Authors: Daniel P. Ames, Guilherme da Silva, Jacob Anderson, Iman Maghami, Kel Markert – Brigham Young University; James Halgren, Arpita Patel – University of Alabama
Title: Leveraging Google Cloud Data Services for Improving Access to Current and Historical National Water Model Forecasts
Abstract: The US National Water Model generates massive quantities of data at 2.7M stream segments across the nation. These data include streamflow predictions at various lead times that are produced as temporally stacked NetCDF files with one national-scale file per prediction time step. Because of this data structure, extracting a single time series forecast for a single river reach is a non-trivial task, generally requiring the user to download gigabytes of NetCDF files and then, sequentially processing each file, retrieve one data value from the 2.7M values contained in each file. Cloud data services such as those provided by Google Cloud Services can be leveraged to simplify access to and retrieval of individual forecasts for specific study areas, stream segments, regions, etc.
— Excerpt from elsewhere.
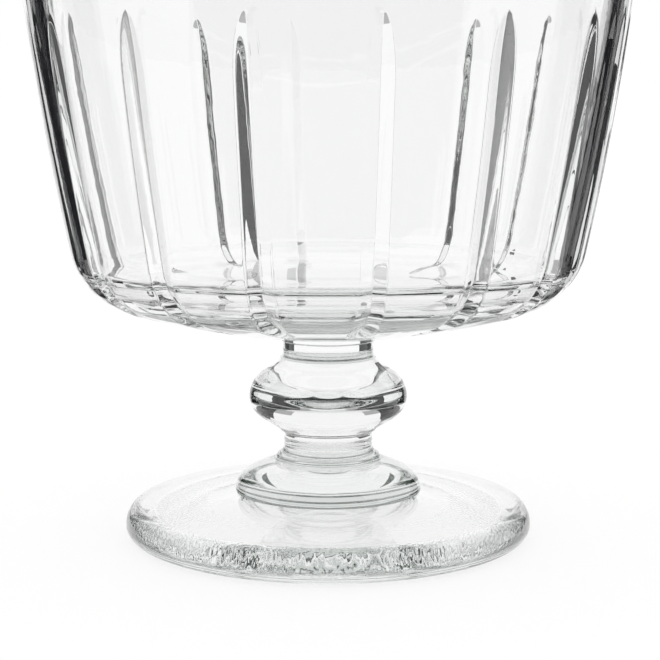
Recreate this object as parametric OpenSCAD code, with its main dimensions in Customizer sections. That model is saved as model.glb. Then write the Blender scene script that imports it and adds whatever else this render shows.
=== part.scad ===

We are working with Google engineers to design a relational database table structure in Google BigQuery together with a workflow for importing NWM forecasts into this indexed, rapidly searchable database. We are also developing a REST interface for querying the data on BigQuery‚ ultimately providing researchers and water managers with the ability to pass a single reach ID, multiple ID’s, or a geographic region into the cloud and quickly retrieve data for a specified forecast period and type. These queries will be processed in the cloud, eliminating the need for downloading and processing NetCDF files and leveraging the cloud speed, computational efficiencies, and data storage.